For as long as I can remember November has been my least favourite month of the year. The theatrical gloom attending Armistice Day on November 11th is punctuated by sustained clouds and inclement weather – wintry, freezing, snowing and drizzle.
Armistice Day, observed November 11th, commemorates the 1918 ceasefire that ended World War I at the 11th hour of the 11th day of the 11th month, marking the end of the “war to end all wars” and honoring those who served, known as Remembrance Day in Commonwealth nations and Veterans Day in the U.S. It’s a solemn day for reflection, often marked by ceremonies, two minutes of silence, and wearing red poppies, symbolizing the fallen soldiers and the battlefields of Flanders.

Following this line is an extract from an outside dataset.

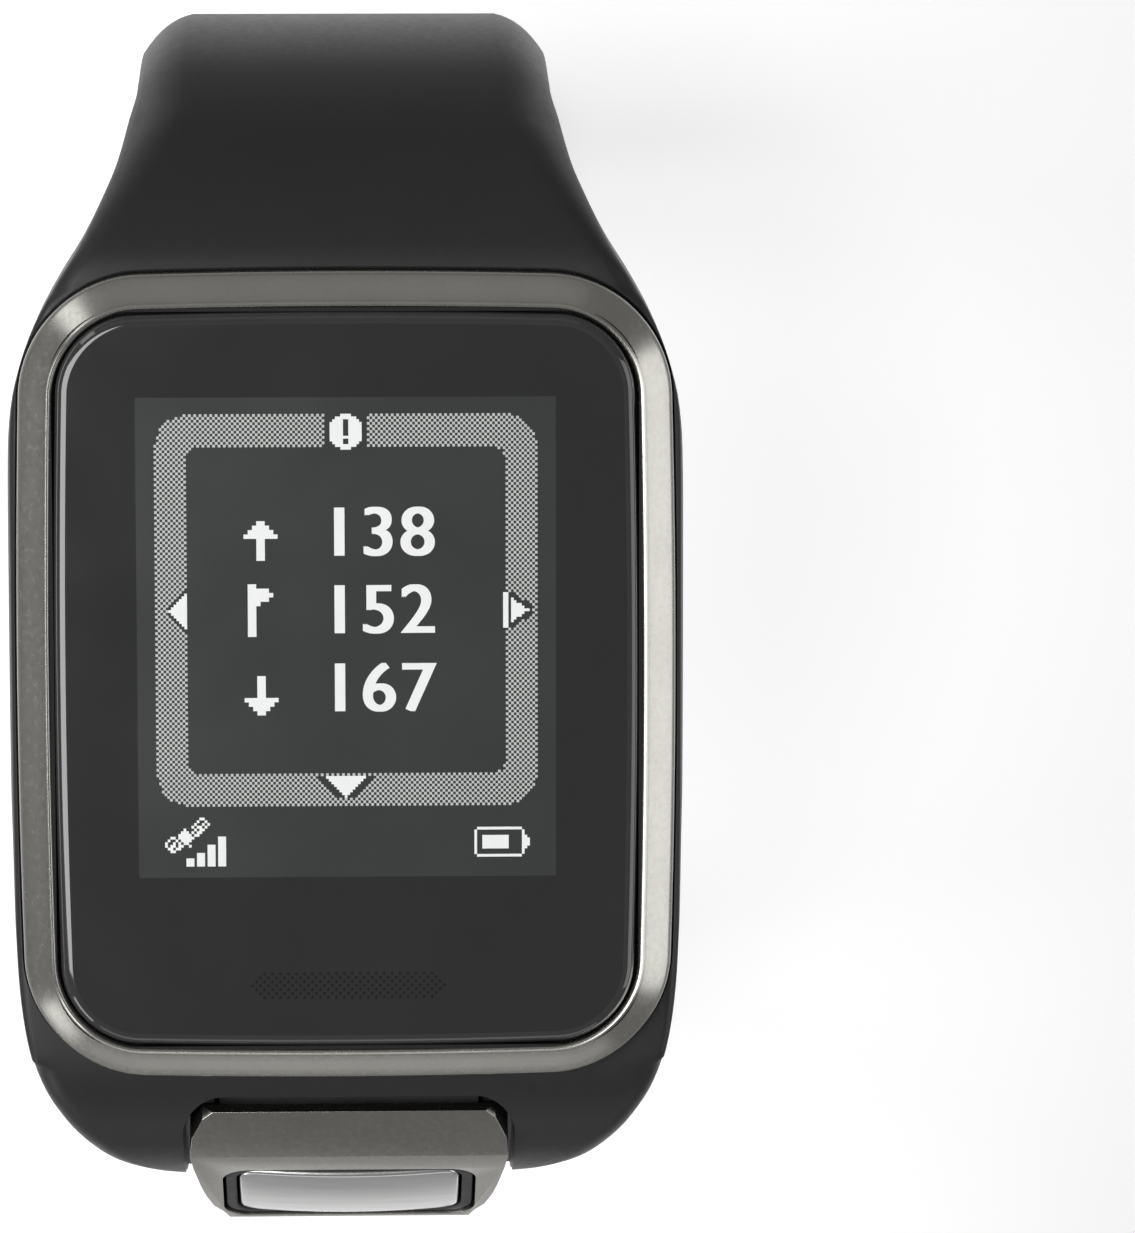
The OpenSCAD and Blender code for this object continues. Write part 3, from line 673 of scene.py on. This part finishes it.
# the display's window, a hair above the print, and its dots above that
WINDOW_W, WINDOW_L, WINDOW_Y = 22.1, 25.6, 2.35
zb, zl = GLASS_Z + 0.004, GLASS_Z + 0.008
nx, ny = 8, 9
v = [(-WINDOW_W / 2 + WINDOW_W * i / nx, WINDOW_Y - WINDOW_L / 2 + WINDOW_L * j / ny, zb)
     for j in range(ny + 1) for i in range(nx + 1)]
f = [(j * (nx + 1) + i, j * (nx + 1) + i + 1, (j + 1) * (nx + 1) + i + 1, (j + 1) * (nx + 1) + i)
     for j in range(ny) for i in range(nx)]
add("display_window", (v, f), LCD, "watch", (), 50)

# the picture on the display, in dots of its 144 by 168 grid; row 0 is at the top
DX, DY = 0.1400, 0.1462
X0, Y0 = -72 * DX, 14.42
LAST, RING = 143, 12  # the ring's last column and row, and its width

def inside_round(c, r, x0, y0, x1, y1, q):
    """True if a dot lies in a rectangle with stepped round corners of q dots."""
    if not (x0 <= c <= x1 and y0 <= r <= y1):
        return False
    dx = max(x0 + q - c, c - (x1 - q), 0)
    dy = max(y0 + q - r, r - (y1 - q), 0)
    return dx * dx + dy * dy <= (q + 0.35) ** 2


dither = {(col, r) for r in range(LAST + 1) for col in range(LAST + 1)
          if (col + r) % 2 == 0 and inside_round(col, r, 0, 1, LAST, LAST, 12)
          and not inside_round(col, r, RING, RING + 1, LAST - RING, LAST - RING, 4)}
white = set()


def draw(col, r, on=True):
    """One white dot, or a dark one, over the ring."""
    dither.discard((col, r))
    if on:
        white.add((col, r))
    else:
        white.discard((col, r))


def block(x0, y0, x1, y1, on=True):
    for r in range(y0, y1 + 1):
        for col in range(x0, x1 + 1):
            draw(col, r, on)


def arrow(steps, place_dot, half, dark):
    """An arrow with a dark outline: half(k) and dark(k) are the reach to each side at step k."""
    for k in range(steps):
        for d in range(-10, 11):
            if abs(d) <= max(half(k), dark(k)):
                draw(*place_dot(k, d), on=abs(d) <= half(k))


# notice disc in the ring's gap
block(64, 1, 79, 13, on=False)
for r in range(1, 14):
    for col in range(65, 79):
        if (col - 71.5) ** 2 + (r - 7) ** 2 <= 6.3**2:
            draw(col, r)
block(71, 3, 72, 8, on=False)
block(71, 10, 72, 11, on=False)
arrow(8, lambda k, d: (71 + d, 133 + k), lambda k: 7 - k, lambda k: 10 - k)
arrow(7, lambda k, d: (5 + k, 72 + d), lambda k: k, lambda k: k + 2)
arrow(8, lambda k, d: (134 + k, 72 + d), lambda k: 4 - 0.66 * k, lambda k: 7 - 0.8 * k)
block(131, 66, 132, 78)
block(133, 66, 133, 78, on=False)
# signal bars
for k, h in enumerate((3, 5, 8, 11)):
    block(11 + 4 * k, 166 - h, 13 + 4 * k, 165)
# a small satellite over them
SATELLITE = [
    "             ##  ", "            #..# ", "           #..#.#", "          #.##.# ", "       #  .#.##  ",
    "      ### #.##   ", "     #####.##    ", "  ## ######.     ", " #..# ####       ", "#..#.# ##        ",
    "#.##.##  #       ", " ##.##           ", "  ##             "]
for j, row in enumerate(SATELLITE):
    for i, ch in enumerate(row):
        if ch != " ":
            draw(3 + i, 148 + j, ch == "#")
# battery
block(121, 152, 137, 162)
block(120, 153, 138, 161)
block(121, 153, 137, 161, on=False)
block(123, 155, 132, 159)
block(139, 155, 139, 159)
block(140, 156, 140, 158)


def dots(name, cells, mat):
    """Flat strips over runs of neighbouring dots in each row."""
    v, f, rows = [], [], {}
    for c, r in cells:
        rows.setdefault(r, []).append(c)
    for r, line in sorted(rows.items()):
        line.sort()
        first = last = line[0]
        for c in line[1:] + [None]:
            if c is not None and c == last + 1:
                last = c
                continue
            q = len(v)
            x0, x1, y1, y0 = X0 + first * DX, X0 + (last + 1) * DX, Y0 - r * DY, Y0 - (r + 1) * DY
            v += [(x0, y0, zl), (x1, y0, zl), (x1, y1, zl), (x0, y1, zl)]
            f.append((q, q + 1, q + 2, q + 3))
            first = last = c
    return add(name, (v, f), mat, "watch", (), 50)


dots("display_ring", dither, DIM)
dots("display_dots", white, LIT)


def digits(name, body, x, y, size, bold):
    """Plain numbers as flat mesh, made bolder by two copies side by side."""
    cu = bpy.data.curves.new(name, "FONT")
    cu.body = body
    cu.size = size * MM
    cu.align_x = "CENTER"
    cu.space_character = 1.1
    o = link(name, cu)
    dg = bpy.context.evaluated_depsgraph_get()
    one = bpy.data.meshes.new_from_object(o.evaluated_get(dg))
    bpy.data.objects.remove(o)
    bm = bmesh.new()
    for k, dx in enumerate((-bold, 0, bold)):
        me = one.copy()
        me.transform(Matrix.Translation(((x + dx) * MM, y * MM, (zl + 0.0006 * k) * MM)))
        bm.from_mesh(me)
    me = bpy.data.meshes.new(name)
    bm.to_mesh(me)
    bm.free()
    return place(name, me, LIT, "watch")


# distances to the front, middle and back of the green, as plain numbers
for k, (text, py) in enumerate((("138", 6.75), ("152", 2.62), ("167", -1.55))):
    digits("display_number_%d" % (k + 1), text, 1.7, py, 3.75, 0.09)


ICON_X, ICON_Y = DX * 1.6, DY * 1.6


def dots_icon(name, x, y, rows):
    """A plain sign in larger dots."""
    v, f = [], []
    for j, row in enumerate(rows):
        for i, ch in enumerate(row):
            if ch == "#":
                q = len(v)
                a, b = x + i * ICON_X, y - j * ICON_Y
                v += [(a, b - ICON_Y, zl), (a + ICON_X, b - ICON_Y, zl), (a + ICON_X, b, zl), (a, b, zl)]
                f.append((q, q + 1, q + 2, q + 3))
    return add(name, (v, f), LIT, "watch", (), 50)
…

I recall in particular my reluctant walk as a student along Spring Garden Road in Halifax from our residence not far from the Lord Nelson Hotel to the law school distant a couple of kilometres I believe. Tramping through wet snow on a cloudy day was not invigorating. I got spoiled in Halifax by the routinely magnificent views from nearby Citadel Hill under an azure sky. But even in Halifax November was an uncompromising depression.

And here today – that is until a moment ago – we’ve endured rain, sleet and flurries, all of which preceded any attempt by the municipality to clear the roads or salt the ice. I resolutely ventured a drive early this afternoon but wisely turned back along a gravel road when I sensed an unwelcome swirl. Naturally I thought then unhappily of the abrupt words of my friend Hugh from his atmospheric glance in Mont Tremblant, “Get winter tires!”

The December weather forecast is only somewhat promising. The escalating temperatures – moderating though they may appear – bring only the expectation of rain. The contemplation of weather is however merely an interlude of my day. Though I am not at all concerned about the impending surgery at Pembroke hospital, I shall be pleased when it is over so that I may begin a less disrupted decline through January, February and March when the endodontist opines upon the sufficiency of the post (now installed in the cavity following removal of the tooth) for the final implant. Surely that must be the real terror of winter – that is, its extension, its continuation. Nonetheless I am bound to confess the universal constraint of my current and impending realities – time. Yet time, as we know, is curiously a measure of uncontrollable magnitude no matter its putative indefatigability or prolongation. Like the weather I have instructed myself to adapt to its contingencies (including rejoicing its relieving enlargement).